Consolidating student loans means combining multiple federal education loans into a new Direct Consolidation Loan or trading in multiple federal or private loans for one new private loan. The main purpose of consolidation is to simplify loan repayment by giving you a single loan with one monthly payment. Here are some key points to know about consolidating student loans:
Pros:
- You may be able to lower your monthly payment by extending your loan term.
- You can simplify your loan repayment by having only one monthly payment.
- You may be able to switch from a variable interest rate to a fixed interest rate.
Cons:
- Consolidation may not lower your interest rate.
- Consolidation can cost you more over the life of your loan if you have unpaid interest that capitalizes.
- You may lose credit for your payments toward income-driven repayment (IDR) forgiveness.
- Consolidation may not be the right choice for all borrowers.

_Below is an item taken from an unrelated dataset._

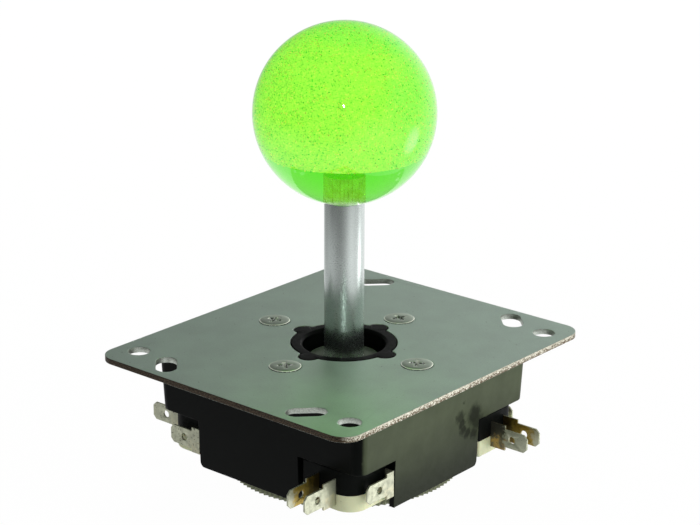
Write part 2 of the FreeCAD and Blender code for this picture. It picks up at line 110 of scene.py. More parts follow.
# Azimuth and elevation in degrees, size in metres, power in watts and colour of each lamp
LAMPS = {
    "key_light": (122, 16, 0.5, 2.6, (1.0, 1.0, 0.84)),
    "fill_light": (35, 30, 0.6, 0.6, (1.0, 1.0, 0.95)),
    "back_light": (218, 34, 0.25, 5.0, (1.0, 1.0, 0.97)),
}
LAMP_DISTANCE = 0.9
FLASH_RADIUS = 22 * MM
FLASH_POWER = 3.0
# Azimuth and elevation of each dark screen, where it begins and is full, and how dark it is
SCREENS = [(-80, 45, 0.1, 0.8, 0.86), (12, 42, 0.1, 0.8, 0.86), (118, 42, 0.4, 0.9, 0.6)]
SCREEN_DISTANCE = 1.3
# Azimuth and elevation of the flash, of the pale spot among the screens and of the room's bright side
FLASH_PLACE = (39, 25)
PALE_SPOT = (136, -22)
BRIGHT_SIDE = (130, 0)


def shade(red, green, blue):
    """Linear colour of a shade that is seen as these values from 0 to 255."""
    def channel(value):
        share = value / 255
        return share / 12.92 if share <= 0.04045 else ((share + 0.055) / 1.055) ** 2.4
    return (channel(red), channel(green), channel(blue))


def dimmed(colour, share):
    """A colour with all its channels taken down to one share."""
    return tuple(channel * share for channel in colour)


# Places that come from the solids

BALL_LOW, BALL_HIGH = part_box("ball_top")
BALL_RADIUS = (BALL_HIGH[0] - BALL_LOW[0]) / 2
BALL_CENTRE = BALL_HIGH[2] - BALL_RADIUS
INSERT_LOW, INSERT_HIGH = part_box("ball_insert")
SLEEVE_LOW, SLEEVE_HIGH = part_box("shaft_sleeve")
PLATE_LOW, PLATE_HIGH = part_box("mounting_plate")
FLOOR_HEIGHT = CAD_BOX[0][2]


# Settings that a user would change

def colour_setting(label, words, colour):
    """Colour property with its label, description and default."""
    return bpy.props.FloatVectorProperty(name=label, description=words, subtype="COLOR", size=3,
                                         min=0.0, max=1.0, default=colour)


def length_setting(label, words, millimetres):
    """Length property, given in millimetres."""
    return bpy.props.FloatProperty(name=label, description=words, unit="LENGTH", default=millimetres * MM)


class LeverBallSettings(bpy.types.PropertyGroup):
    resin: colour_setting("Resin", "Tint of the ball's clear resin", (0.52, 0.95, 0.10))
    density: bpy.props.FloatProperty(name="Density", description="Strength of the resin's tint", default=75.0)
    # The glow colour is also given to the glitter core as emission, a painted glow.
    glow: colour_setting("Glow", "Colour of the resin that the glitter floats in", shade(203, 236, 93))
    gold: colour_setting("Gold", "Colour of the bright glitter", (1.0, 0.80, 0.20))
    moss: colour_setting("Moss", "Colour of the dark glitter", shade(70, 178, 46))
    clear_layer: length_setting("Clear layer", "Depth of clear resin over the glitter", 0.9)
    clear_foot: length_setting("Clear foot", "Clear height between the insert and the glitter", 5.3)
    flake_size: length_setting("Flake size", "Width of one glitter flake", 0.36)
    flake_count: bpy.props.IntProperty(name="Flakes", default=7000,
                                       description="Flakes all round the ball, less those at its foot")


class LeverMetalSettings(bpy.types.PropertyGroup):
    zinc: colour_setting("Zinc", "Colour of the plate's plating", (0.56, 0.685, 0.61))
    rust: colour_setting("Rust", "Colour of rust on the plate's cut edge", (0.13, 0.095, 0.06))
    steel: colour_setting("Steel", "Colour of the sleeve and shaft", (0.69, 0.75, 0.73))
    screw: colour_setting("Screw", "Colour of the bright screws", (0.54, 0.64, 0.52))
    silver: colour_setting("Tinned", "Colour of the tinned side of the tabs", (0.49, 0.50, 0.38))
    brass: colour_setting("Brass", "Colour of the bare side of the tabs", (0.34, 0.24, 0.04))
    stain: colour_setting("Stain", "Colour of rust near the root of the tabs", (0.46, 0.28, 0.07))
    sleeve_edge: length_setting("Sleeve edge", "Rounding of the sleeve's ends", 0.25)


class LeverPlasticSettings(bpy.types.PropertyGroup):
    # The black is darker than the plastic's own colour, partly as painted shade; the colour for the
    # right-hand wall below is painted sheen, the light that falls on that wall.
    black: colour_setting("Black", "Colour of the housing", (0.0022, 0.0029, 0.0026))
    dusty: colour_setting("Sheen", "Colour of the housing's dusty right-hand wall", (0.084, 0.097, 0.062))
    cream: colour_setting("Cream", "Colour of the switch bases", (0.84, 0.83, 0.57))
    # The pivot ball's colour is far darker than white nylon: painted shade of the collar's bore.
    nylon: colour_setting("Nylon", "Colour of the pivot ball", (0.11, 0.125, 0.105))
    frosted: colour_setting("Frosted", "Colour of the gate dial", (0.26, 0.28, 0.16))
    edge: length_setting("Edge", "Rounding of the moulded edges", 0.18)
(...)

When you consolidate your loans, any unpaid interest capitalizes, meaning your unpaid interest is added to your principal balance, and the combined amount will be your new loan’s principal balance. The fixed interest rate is calculated as the weighted average of the interest rates of the loans being consolidated, assigning relative weights according to the amounts borrowed, rounded up to the nearest 0.125%, and capped at 8.25% . Debtors can choose terms of 10–30 years, and although the monthly repayments are lower, the total amount paid over the term of the loan is higher than would be paid with other loans. Keep in mind that once your loans are combined into a Direct Consolidation Loan, you can’t undo this consolidation.